Review: The Book Thief – Markus Zusak

The Book Thief - Markus ZusakTitle: The Book Thief
Author: Markus Zusak
Publication date: January 1, 2005
Publisher: Knopf Books for Young Readers
Genre: Young Adult Historical Fiction
Serie: No, standalone

You can add this book to Goodreads by clicking the cover.

Goodreads synopsis:
HERE IS A SMALL FACT – YOU ARE GOING TO DIE.

1939. Nazi Germany. The country is holding its breath. Death has never been busier.

Liesel, a nine-year-old girl, is living with a foster family on Himmel Street. Her parents have been taken away to a concentration camp. Liesel steals books. This is her story and the story of the inhabitants of her street when the bombs begin to fall.

SOME IMPORTANT INFORMATION – THIS NOVEL IS NARRATED BY DEATH.

It’s a small story, about: a girl, an accordionist, some fanatical Germans, a Jewish fist fighter, and quite a lot of thievery.

ANOTHER THING YOU SHOULD KNOW – DEATH WILL VISIT THE BOOK THIEF THREE TIMES

My thoughts:

This book was really hard for me to get into. I started reading this more than a month ago and I just couldn’t get into the story. To be honest, I was a little dissappointed because this book is extremely hyped up, especially with the release of the film adaptation. It did however decide to give it a second change and I picked it up again a couple of days ago. And I must say, now that I’ve finished it, I am glad I did.

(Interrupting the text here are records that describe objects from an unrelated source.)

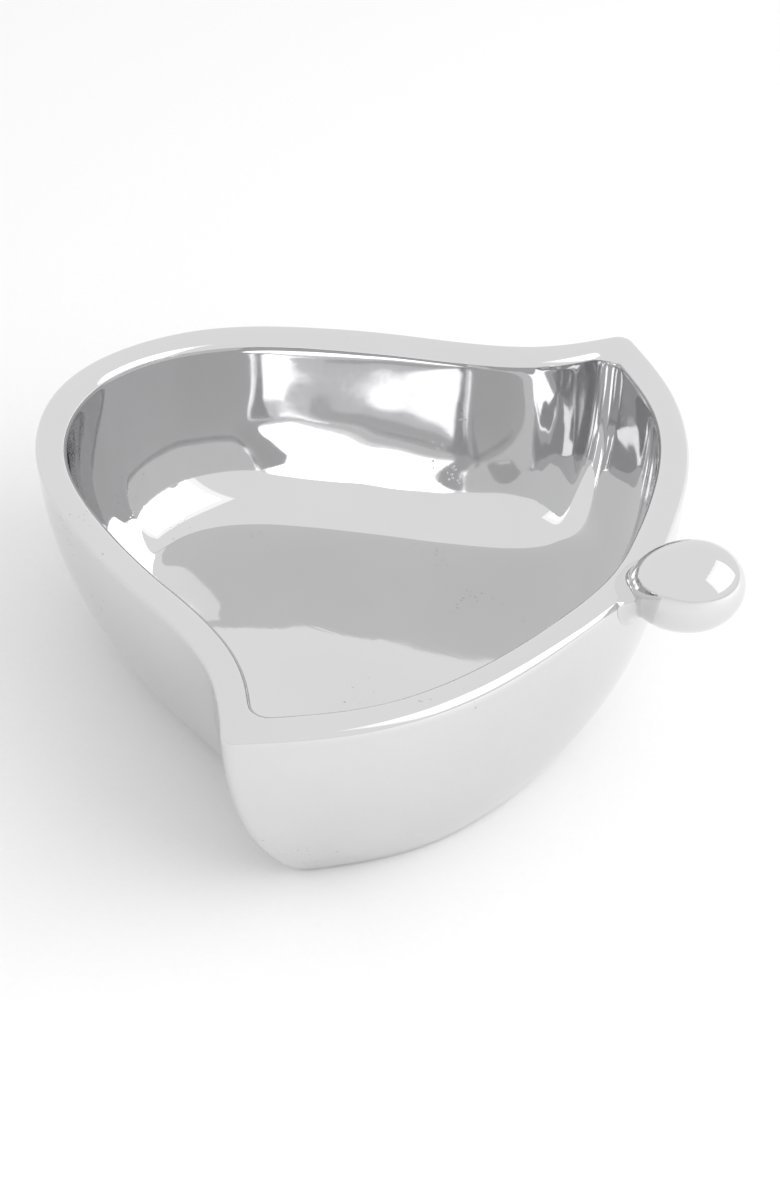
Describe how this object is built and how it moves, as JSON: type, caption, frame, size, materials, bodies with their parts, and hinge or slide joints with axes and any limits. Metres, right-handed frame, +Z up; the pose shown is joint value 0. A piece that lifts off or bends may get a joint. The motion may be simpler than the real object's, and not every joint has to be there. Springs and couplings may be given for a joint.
{
  "type": "sauce boat",
  "caption": "Low polished cast-metal sauce boat: heart-plan bowl with a thick flat rim, a pour lip on each side and a pebble-shaped knob handle.",
  "frame": {"origin": "on the table, under the middle of the boat's plan box", "axes": "+Z up, +X towards the knob handle, the pour lips at +Y and -Y, the round belly at -X"},
  "size_m": [0.1696, 0.1668, 0.0637],
  "materials": {
    "polished_casting": "mirror-polished silver-coloured casting with fine polishing marks and a few casting pits",
    "filler_metal": "filler metal dressed and polished to match the casting",
    "dowel_metal": "plain ground steel, hidden inside the joint"
  },
  "bodies": {
    "root": {"bowl": "polished_casting", "knob": "polished_casting", "root_bead": "filler_metal", "dowel": "dowel_metal"}
  },
  "joints": []
}
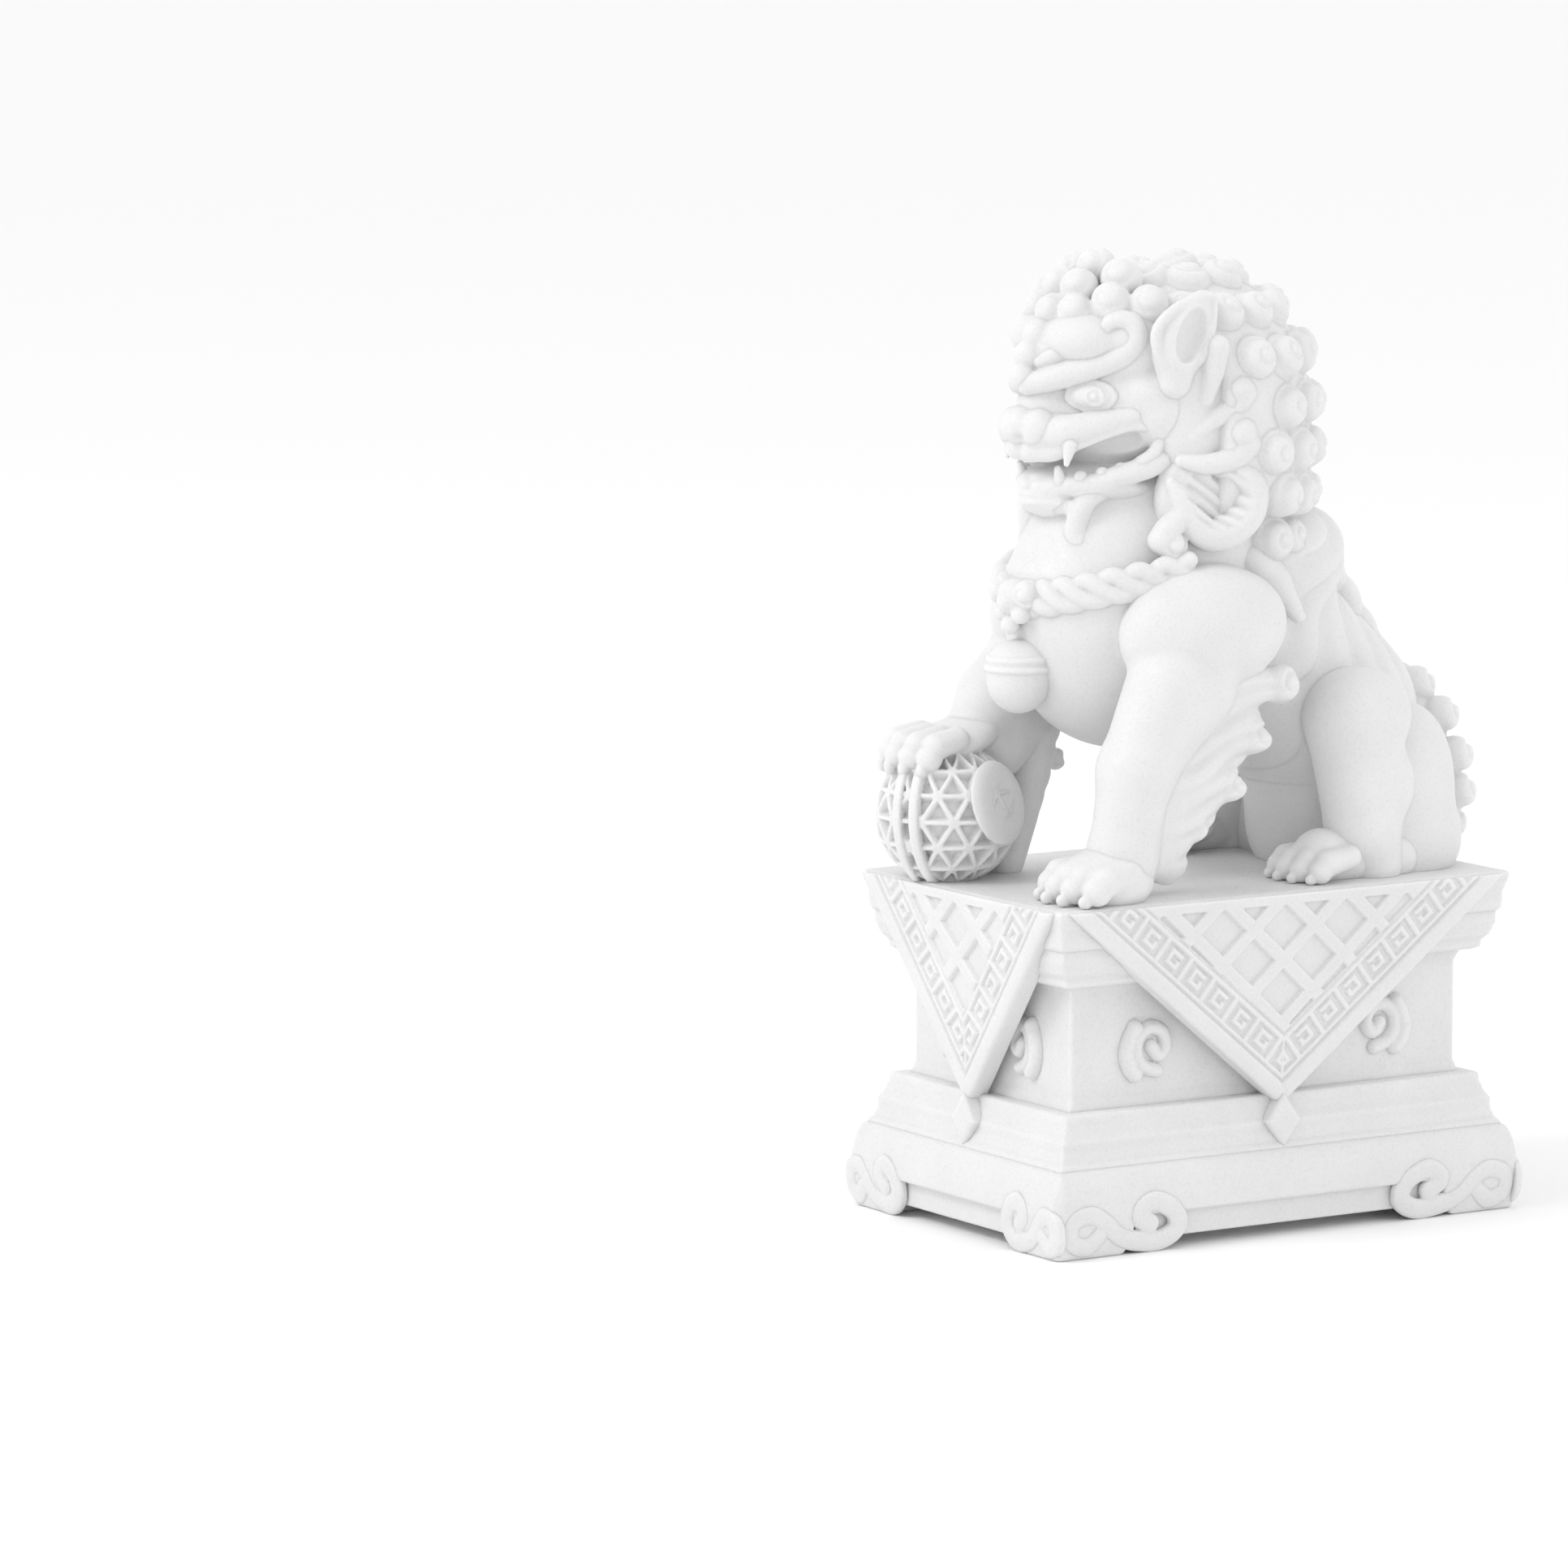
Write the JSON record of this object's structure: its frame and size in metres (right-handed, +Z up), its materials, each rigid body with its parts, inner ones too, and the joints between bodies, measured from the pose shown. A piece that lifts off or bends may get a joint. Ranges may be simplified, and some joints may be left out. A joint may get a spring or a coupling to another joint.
{
  "type": "foo dog statue",
  "caption": "Small carved guardian lion seated on a draped rectangular plinth, one forepaw resting on a brocade ball.",
  "frame": {"origin": "centre of the plinth's underside, the face it rests on", "axes": "+Z up; the lion faces -Y; +X is the lion's own left side"},
  "size_m": [0.063, 0.0984, 0.157],
  "materials": {
    "plinth_stone": "fine-grained honed white stone",
    "cloth_stone": "carved cloth in honed white stone",
    "lion_stone": "hand-smoothed white stone"
  },
  "bodies": {
    "root": {"ball_ribbon": "lion_stone", "beard": "lion_stone", "bell": "lion_stone", "brocade_ball": "lion_stone", "chest": "lion_stone", "cloth_flap_back": "cloth_stone", "cloth_flap_front": "cloth_stone", "cloth_flap_left": "cloth_stone", "cloth_flap_right": "cloth_stone", "collar": "lion_stone", "collar_clasp": "lion_stone", "flap_tab_back": "cloth_stone", "flap_tab_front": "cloth_stone", "flap_tab_left": "cloth_stone", "flap_tab_right": "cloth_stone", "foot_scrolls": "plinth_stone", "head": "lion_stone", "hindquarters": "lion_stone", "left_brow": "lion_stone", "left_cheek_lock": "lion_stone", "left_ear": "lion_stone", "left_eye": "lion_stone", "left_foreleg": "lion_stone", "left_forepaw": "lion_stone", "left_haunch": "lion_stone", "left_hind_paw": "lion_stone", "left_leg_feather": "lion_stone", "left_ruff": "lion_stone", "left_shoulder_tassel": "lion_stone", "left_thigh": "lion_stone", "lower_jaw": "lion_stone", "lower_teeth": "lion_stone", "mane_core": "lion_stone", "mane_curls": "lion_stone", "muzzle": "lion_stone", "nose": "lion_stone", "plinth_cornice": "plinth_stone", "plinth_foot": "plinth_stone", "plinth_slab": "plinth_stone", "plinth_step": "plinth_stone", "plinth_waist": "plinth_stone", "right_brow": "lion_stone", "right_cheek_lock": "lion_stone", "right_ear": "lion_stone", "right_eye": "lion_stone", "right_foreleg": "lion_stone", "right_forepaw": "lion_stone", "right_haunch": "lion_stone", "right_hind_paw": "lion_stone", "right_leg_feather": "lion_stone", "right_ruff": "lion_stone", "right_shoulder_tassel": "lion_stone", "right_thigh": "lion_stone", "spine_ridge": "lion_stone", "tail_plume": "lion_stone", "upper_fangs": "lion_stone", "waist_emblems": "plinth_stone"}
  },
  "joints": []
}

I really liked the interesting point of view: this book is narrated by death. An advantage of this pov is that you get to know the main character Liesel really well. I really admire Liesel. She has such a strong passion for reading and she shows that you can accomplish and overcome anything as long as you try. Liesel clearly matures in the course of the book, and this makes her a very three dimensional character.

The downside of death as a narrator is that many plot twists are already given away before the events really happen. The narrator is remember Liesel’s story and therefore jumps ahead sometimes. Consequently I was not overwhelmed by emotion, despite the sadness of some parts of the book. This is mainly because you often already know what is going to happen, as the narrator gave it away 100 or 200 pages earlier.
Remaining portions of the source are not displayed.